*Exercise goal:* Restate the full set of records exactly, without adding or dropping a word.

*Task material:*
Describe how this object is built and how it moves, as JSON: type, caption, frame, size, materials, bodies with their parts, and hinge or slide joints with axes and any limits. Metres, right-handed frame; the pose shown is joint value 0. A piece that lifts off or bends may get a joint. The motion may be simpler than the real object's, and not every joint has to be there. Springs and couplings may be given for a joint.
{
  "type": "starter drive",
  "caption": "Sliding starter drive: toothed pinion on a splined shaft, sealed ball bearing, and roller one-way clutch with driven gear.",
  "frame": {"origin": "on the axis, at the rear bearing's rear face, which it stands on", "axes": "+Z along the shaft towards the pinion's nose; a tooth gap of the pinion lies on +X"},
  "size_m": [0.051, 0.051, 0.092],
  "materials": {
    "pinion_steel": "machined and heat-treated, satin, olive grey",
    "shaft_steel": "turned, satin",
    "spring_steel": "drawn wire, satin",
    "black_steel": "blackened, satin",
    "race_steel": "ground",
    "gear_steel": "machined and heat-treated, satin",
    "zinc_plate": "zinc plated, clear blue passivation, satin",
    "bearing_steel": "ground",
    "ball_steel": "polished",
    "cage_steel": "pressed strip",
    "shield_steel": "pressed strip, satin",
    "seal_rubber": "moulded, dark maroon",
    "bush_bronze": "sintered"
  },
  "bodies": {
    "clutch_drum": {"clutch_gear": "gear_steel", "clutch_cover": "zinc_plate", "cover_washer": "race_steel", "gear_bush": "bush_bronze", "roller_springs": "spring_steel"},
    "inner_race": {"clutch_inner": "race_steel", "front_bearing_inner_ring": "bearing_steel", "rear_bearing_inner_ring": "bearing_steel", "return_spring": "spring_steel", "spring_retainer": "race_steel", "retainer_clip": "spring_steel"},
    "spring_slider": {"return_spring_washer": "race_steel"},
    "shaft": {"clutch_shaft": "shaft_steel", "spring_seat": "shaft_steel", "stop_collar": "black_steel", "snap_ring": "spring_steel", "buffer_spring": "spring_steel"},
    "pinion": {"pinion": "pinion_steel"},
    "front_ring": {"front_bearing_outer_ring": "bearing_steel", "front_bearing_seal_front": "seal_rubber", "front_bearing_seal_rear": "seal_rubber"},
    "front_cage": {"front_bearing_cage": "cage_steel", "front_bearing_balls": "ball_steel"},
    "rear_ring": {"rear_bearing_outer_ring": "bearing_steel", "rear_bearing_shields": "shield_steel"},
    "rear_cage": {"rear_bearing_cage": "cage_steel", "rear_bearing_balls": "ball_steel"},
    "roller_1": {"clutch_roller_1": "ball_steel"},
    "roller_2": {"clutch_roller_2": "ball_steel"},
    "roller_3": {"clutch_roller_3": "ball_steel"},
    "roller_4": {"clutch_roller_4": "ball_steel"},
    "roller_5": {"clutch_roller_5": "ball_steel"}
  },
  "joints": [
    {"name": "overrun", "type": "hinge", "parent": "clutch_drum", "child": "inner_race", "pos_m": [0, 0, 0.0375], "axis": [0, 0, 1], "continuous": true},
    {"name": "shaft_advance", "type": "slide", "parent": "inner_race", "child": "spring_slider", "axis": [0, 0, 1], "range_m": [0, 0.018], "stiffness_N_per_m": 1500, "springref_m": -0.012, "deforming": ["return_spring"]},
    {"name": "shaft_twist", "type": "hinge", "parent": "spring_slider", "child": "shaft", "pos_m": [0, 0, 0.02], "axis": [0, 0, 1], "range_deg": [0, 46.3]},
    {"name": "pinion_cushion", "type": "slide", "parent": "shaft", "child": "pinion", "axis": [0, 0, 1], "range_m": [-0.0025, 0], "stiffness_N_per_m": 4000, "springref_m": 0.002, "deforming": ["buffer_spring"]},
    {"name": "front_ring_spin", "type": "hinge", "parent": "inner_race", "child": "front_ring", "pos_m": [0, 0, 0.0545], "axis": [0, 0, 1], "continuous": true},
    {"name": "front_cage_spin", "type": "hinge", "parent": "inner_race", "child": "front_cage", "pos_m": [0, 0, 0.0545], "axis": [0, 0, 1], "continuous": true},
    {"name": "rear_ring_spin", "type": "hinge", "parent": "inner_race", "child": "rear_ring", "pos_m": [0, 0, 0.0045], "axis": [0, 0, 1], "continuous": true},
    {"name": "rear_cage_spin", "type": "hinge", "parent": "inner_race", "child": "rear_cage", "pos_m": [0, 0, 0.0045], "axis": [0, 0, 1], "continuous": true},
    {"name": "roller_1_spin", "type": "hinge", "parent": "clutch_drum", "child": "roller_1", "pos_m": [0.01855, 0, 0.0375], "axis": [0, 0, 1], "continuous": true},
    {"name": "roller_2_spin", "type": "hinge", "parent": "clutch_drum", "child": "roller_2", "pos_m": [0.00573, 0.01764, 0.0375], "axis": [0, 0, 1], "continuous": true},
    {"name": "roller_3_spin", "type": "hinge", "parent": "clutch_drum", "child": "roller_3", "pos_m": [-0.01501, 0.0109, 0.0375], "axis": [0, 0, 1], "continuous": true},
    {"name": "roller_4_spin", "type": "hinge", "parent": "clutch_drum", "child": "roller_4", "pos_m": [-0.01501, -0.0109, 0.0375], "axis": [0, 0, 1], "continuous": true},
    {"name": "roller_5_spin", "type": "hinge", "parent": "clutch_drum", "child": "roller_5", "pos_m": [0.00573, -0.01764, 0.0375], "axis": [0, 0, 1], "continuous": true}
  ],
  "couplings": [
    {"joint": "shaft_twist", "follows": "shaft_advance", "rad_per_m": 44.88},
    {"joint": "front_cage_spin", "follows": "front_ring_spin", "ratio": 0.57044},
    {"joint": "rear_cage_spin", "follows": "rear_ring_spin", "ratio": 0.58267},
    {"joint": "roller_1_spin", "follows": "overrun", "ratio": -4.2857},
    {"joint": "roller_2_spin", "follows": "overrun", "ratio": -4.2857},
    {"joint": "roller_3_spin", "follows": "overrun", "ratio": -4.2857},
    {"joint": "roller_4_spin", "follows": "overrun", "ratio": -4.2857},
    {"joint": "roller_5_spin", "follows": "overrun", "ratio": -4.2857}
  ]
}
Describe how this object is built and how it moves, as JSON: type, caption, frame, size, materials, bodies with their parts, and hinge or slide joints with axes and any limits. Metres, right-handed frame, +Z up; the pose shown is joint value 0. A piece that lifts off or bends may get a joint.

*Response:*
Describe how this object is built and how it moves, as JSON: type, caption, frame, size, materials, bodies with their parts, and hinge or slide joints with axes and any limits. Metres, right-handed frame; the pose shown is joint value 0. A piece that lifts off or bends may get a joint. The motion may be simpler than the real object's, and not every joint has to be there. Springs and couplings may be given for a joint.
{
  "type": "starter drive",
  "caption": "Sliding starter drive: toothed pinion on a splined shaft, sealed ball bearing, and roller one-way clutch with driven gear.",
  "frame": {"origin": "on the axis, at the rear bearing's rear face, which it stands on", "axes": "+Z along the shaft towards the pinion's nose; a tooth gap of the pinion lies on +X"},
  "size_m": [0.051, 0.051, 0.092],
  "materials": {
    "pinion_steel": "machined and heat-treated, satin, olive grey",
    "shaft_steel": "turned, satin",
    "spring_steel": "drawn wire, satin",
    "black_steel": "blackened, satin",
    "race_steel": "ground",
    "gear_steel": "machined and heat-treated, satin",
    "zinc_plate": "zinc plated, clear blue passivation, satin",
    "bearing_steel": "ground",
    "ball_steel": "polished",
    "cage_steel": "pressed strip",
    "shield_steel": "pressed strip, satin",
    "seal_rubber": "moulded, dark maroon",
    "bush_bronze": "sintered"
  },
  "bodies": {
    "clutch_drum": {"clutch_gear": "gear_steel", "clutch_cover": "zinc_plate", "cover_washer": "race_steel", "gear_bush": "bush_bronze", "roller_springs": "spring_steel"},
    "inner_race": {"clutch_inner": "race_steel", "front_bearing_inner_ring": "bearing_steel", "rear_bearing_inner_ring": "bearing_steel", "return_spring": "spring_steel", "spring_retainer": "race_steel", "retainer_clip": "spring_steel"},
    "spring_slider": {"return_spring_washer": "race_steel"},
    "shaft": {"clutch_shaft": "shaft_steel", "spring_seat": "shaft_steel", "stop_collar": "black_steel", "snap_ring": "spring_steel", "buffer_spring": "spring_steel"},
    "pinion": {"pinion": "pinion_steel"},
    "front_ring": {"front_bearing_outer_ring": "bearing_steel", "front_bearing_seal_front": "seal_rubber", "front_bearing_seal_rear": "seal_rubber"},
    "front_cage": {"front_bearing_cage": "cage_steel", "front_bearing_balls": "ball_steel"},
    "rear_ring": {"rear_bearing_outer_ring": "bearing_steel", "rear_bearing_shields": "shield_steel"},
    "rear_cage": {"rear_bearing_cage": "cage_steel", "rear_bearing_balls": "ball_steel"},
    "roller_1": {"clutch_roller_1": "ball_steel"},
    "roller_2": {"clutch_roller_2": "ball_steel"},
    "roller_3": {"clutch_roller_3": "ball_steel"},
    "roller_4": {"clutch_roller_4": "ball_steel"},
    "roller_5": {"clutch_roller_5": "ball_steel"}
  },
  "joints": [
    {"name": "overrun", "type": "hinge", "parent": "clutch_drum", "child": "inner_race", "pos_m": [0, 0, 0.0375], "axis": [0, 0, 1], "continuous": true},
    {"name": "shaft_advance", "type": "slide", "parent": "inner_race", "child": "spring_slider", "axis": [0, 0, 1], "range_m": [0, 0.018], "stiffness_N_per_m": 1500, "springref_m": -0.012, "deforming": ["return_spring"]},
    {"name": "shaft_twist", "type": "hinge", "parent": "spring_slider", "child": "shaft", "pos_m": [0, 0, 0.02], "axis": [0, 0, 1], "range_deg": [0, 46.3]},
    {"name": "pinion_cushion", "type": "slide", "parent": "shaft", "child": "pinion", "axis": [0, 0, 1], "range_m": [-0.0025, 0], "stiffness_N_per_m": 4000, "springref_m": 0.002, "deforming": ["buffer_spring"]},
    {"name": "front_ring_spin", "type": "hinge", "parent": "inner_race", "child": "front_ring", "pos_m": [0, 0, 0.0545], "axis": [0, 0, 1], "continuous": true},
    {"name": "front_cage_spin", "type": "hinge", "parent": "inner_race", "child": "front_cage", "pos_m": [0, 0, 0.0545], "axis": [0, 0, 1], "continuous": true},
    {"name": "rear_ring_spin", "type": "hinge", "parent": "inner_race", "child": "rear_ring", "pos_m": [0, 0, 0.0045], "axis": [0, 0, 1], "continuous": true},
    {"name": "rear_cage_spin", "type": "hinge", "parent": "inner_race", "child": "rear_cage", "pos_m": [0, 0, 0.0045], "axis": [0, 0, 1], "continuous": true},
    {"name": "roller_1_spin", "type": "hinge", "parent": "clutch_drum", "child": "roller_1", "pos_m": [0.01855, 0, 0.0375], "axis": [0, 0, 1], "continuous": true},
    {"name": "roller_2_spin", "type": "hinge", "parent": "clutch_drum", "child": "roller_2", "pos_m": [0.00573, 0.01764, 0.0375], "axis": [0, 0, 1], "continuous": true},
    {"name": "roller_3_spin", "type": "hinge", "parent": "clutch_drum", "child": "roller_3", "pos_m": [-0.01501, 0.0109, 0.0375], "axis": [0, 0, 1], "continuous": true},
    {"name": "roller_4_spin", "type": "hinge", "parent": "clutch_drum", "child": "roller_4", "pos_m": [-0.01501, -0.0109, 0.0375], "axis": [0, 0, 1], "continuous": true},
    {"name": "roller_5_spin", "type": "hinge", "parent": "clutch_drum", "child": "roller_5", "pos_m": [0.00573, -0.01764, 0.0375], "axis": [0, 0, 1], "continuous": true}
  ],
  "couplings": [
    {"joint": "shaft_twist", "follows": "shaft_advance", "rad_per_m": 44.88},
    {"joint": "front_cage_spin", "follows": "front_ring_spin", "ratio": 0.57044},
    {"joint": "rear_cage_spin", "follows": "rear_ring_spin", "ratio": 0.58267},
    {"joint": "roller_1_spin", "follows": "overrun", "ratio": -4.2857},
    {"joint": "roller_2_spin", "follows": "overrun", "ratio": -4.2857},
    {"joint": "roller_3_spin", "follows": "overrun", "ratio": -4.2857},
    {"joint": "roller_4_spin", "follows": "overrun", "ratio": -4.2857},
    {"joint": "roller_5_spin", "follows": "overrun", "ratio": -4.2857}
  ]
}
Describe how this object is built and how it moves, as JSON: type, caption, frame, size, materials, bodies with their parts, and hinge or slide joints with axes and any limits. Metres, right-handed frame, +Z up; the pose shown is joint value 0. A piece that lifts off or bends may get a joint.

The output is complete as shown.